Task directions
Present the data once more in exactly its original form.

***

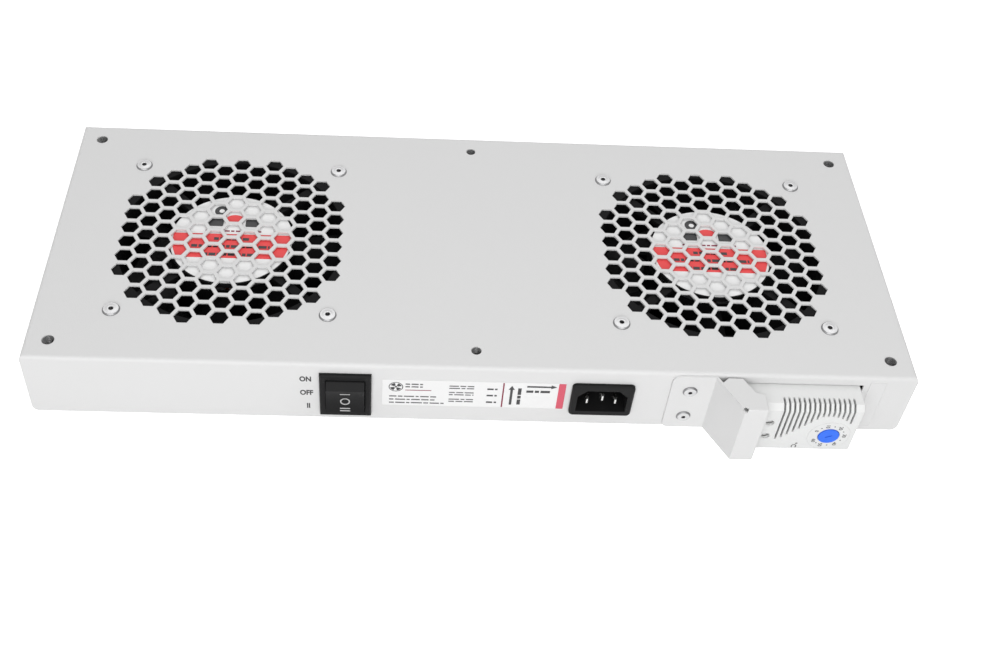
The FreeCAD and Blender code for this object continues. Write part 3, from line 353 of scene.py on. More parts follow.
def grain_group():
    """Fine moulded or sprayed grain: a height and a roughness that vary together."""
    group, entry, result = start_group(
        "surface_grain",
        [("Grain", "Float", 0.0005), ("Roughness", "Float", 0.5), ("Spread", "Float", 0.1)],
        [("Height", "Float"), ("Roughness", "Float")])
    place = node(group, "TexCoord")
    scale = math_node(group, "DIVIDE", 1.0, entry.outputs["Grain"])
    coarse = node(group, "TexNoise")
    coarse.inputs["Detail"].default_value = 3.0
    fine = node(group, "TexNoise")
    fine.inputs["Detail"].default_value = 1.0
    group.links.new(place.outputs["Object"], coarse.inputs["Vector"])
    group.links.new(place.outputs["Object"], fine.inputs["Vector"])
    group.links.new(scale, coarse.inputs["Scale"])
    group.links.new(math_node(group, "MULTIPLY", scale, FINE_SCALE), fine.inputs["Scale"])
    added = math_node(group, "MULTIPLY", fine.outputs["Fac"], FINE_SHARE)
    height = math_node(group, "ADD", coarse.outputs["Fac"], added)
    swing = math_node(group, "MULTIPLY", math_node(group, "SUBTRACT", coarse.outputs["Fac"], 0.5),
                      entry.outputs["Spread"])
    group.links.new(height, result.inputs["Height"])
    group.links.new(math_node(group, "ADD", entry.outputs["Roughness"], swing), result.inputs["Roughness"])
    return group


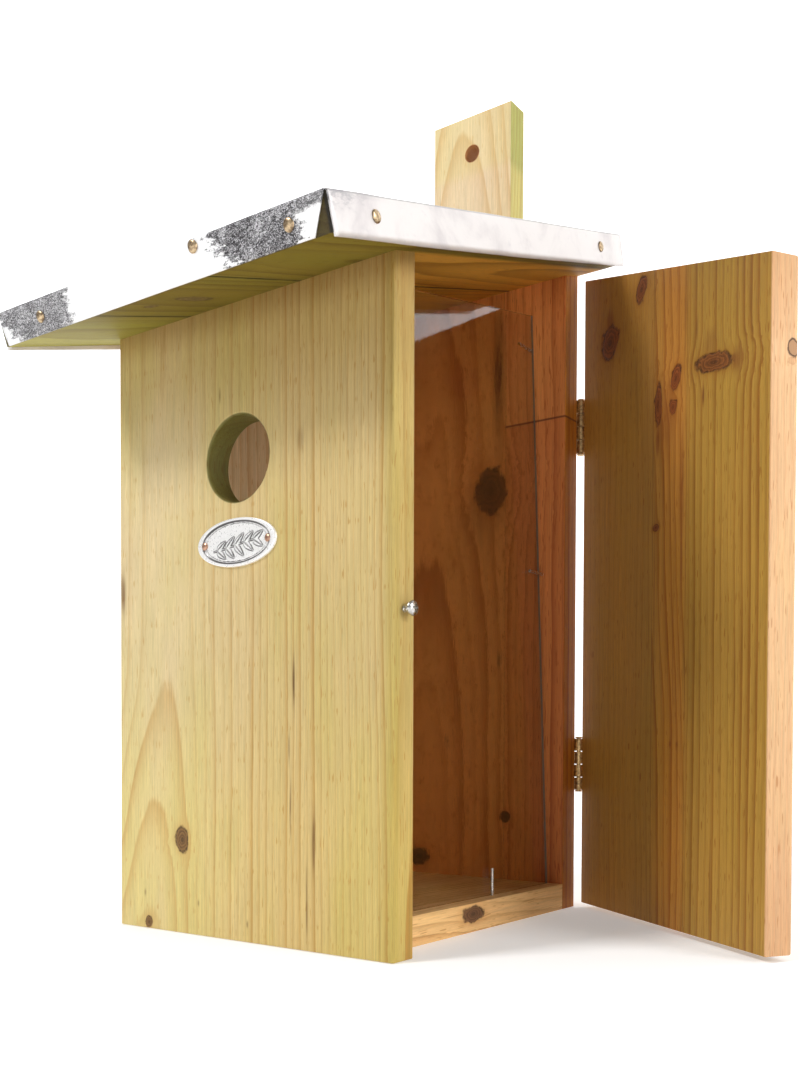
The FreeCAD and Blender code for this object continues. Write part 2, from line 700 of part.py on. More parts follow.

***

Output of the task
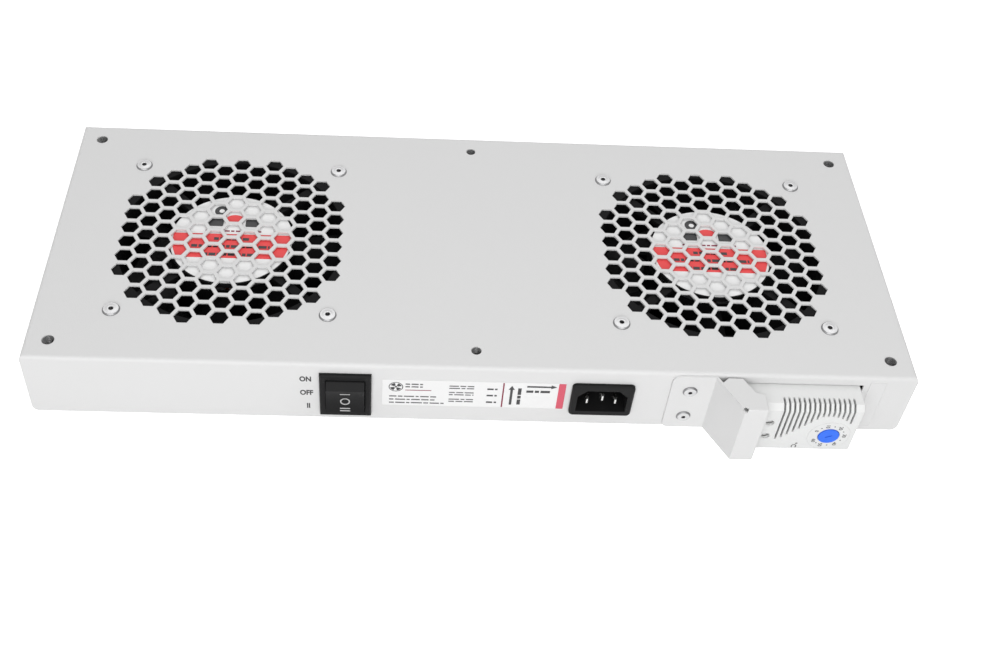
The FreeCAD and Blender code for this object continues. Write part 3, from line 353 of scene.py on. More parts follow.
def grain_group():
    """Fine moulded or sprayed grain: a height and a roughness that vary together."""
    group, entry, result = start_group(
        "surface_grain",
        [("Grain", "Float", 0.0005), ("Roughness", "Float", 0.5), ("Spread", "Float", 0.1)],
        [("Height", "Float"), ("Roughness", "Float")])
    place = node(group, "TexCoord")
    scale = math_node(group, "DIVIDE", 1.0, entry.outputs["Grain"])
    coarse = node(group, "TexNoise")
    coarse.inputs["Detail"].default_value = 3.0
    fine = node(group, "TexNoise")
    fine.inputs["Detail"].default_value = 1.0
    group.links.new(place.outputs["Object"], coarse.inputs["Vector"])
    group.links.new(place.outputs["Object"], fine.inputs["Vector"])
    group.links.new(scale, coarse.inputs["Scale"])
    group.links.new(math_node(group, "MULTIPLY", scale, FINE_SCALE), fine.inputs["Scale"])
    added = math_node(group, "MULTIPLY", fine.outputs["Fac"], FINE_SHARE)
    height = math_node(group, "ADD", coarse.outputs["Fac"], added)
    swing = math_node(group, "MULTIPLY", math_node(group, "SUBTRACT", coarse.outputs["Fac"], 0.5),
                      entry.outputs["Spread"])
    group.links.new(height, result.inputs["Height"])
    group.links.new(math_node(group, "ADD", entry.outputs["Roughness"], swing), result.inputs["Roughness"])
    return group


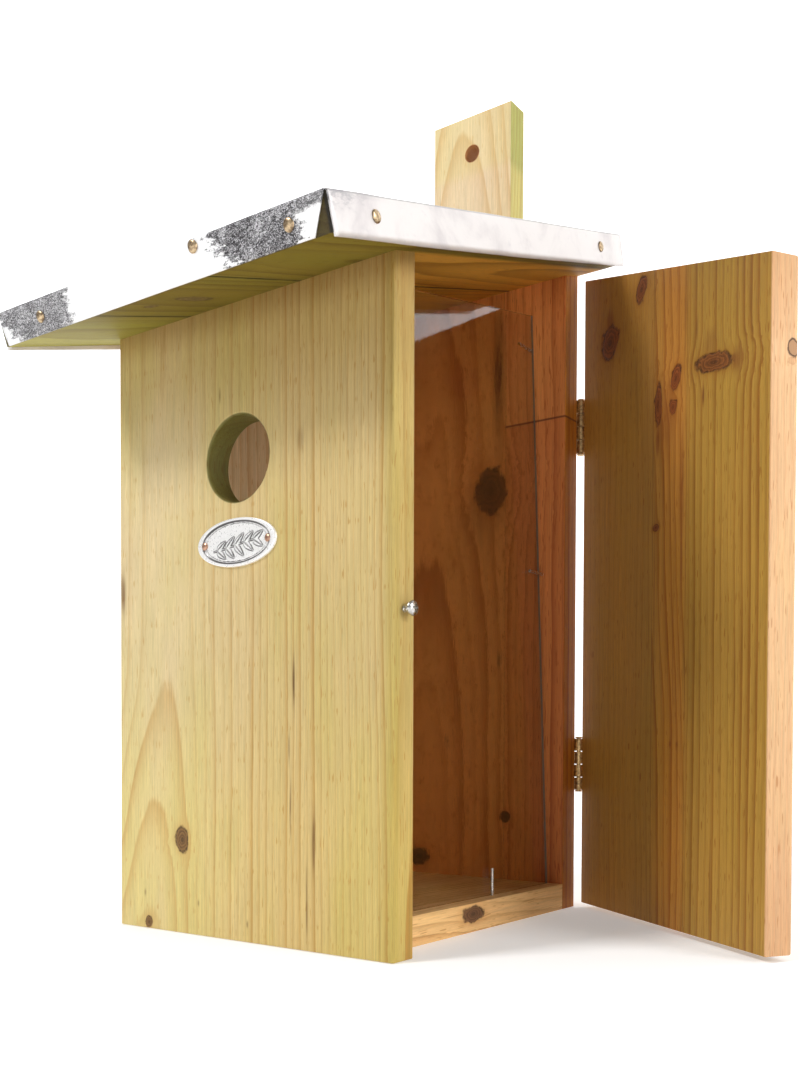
The FreeCAD and Blender code for this object continues. Write part 2, from line 700 of part.py on. More parts follow.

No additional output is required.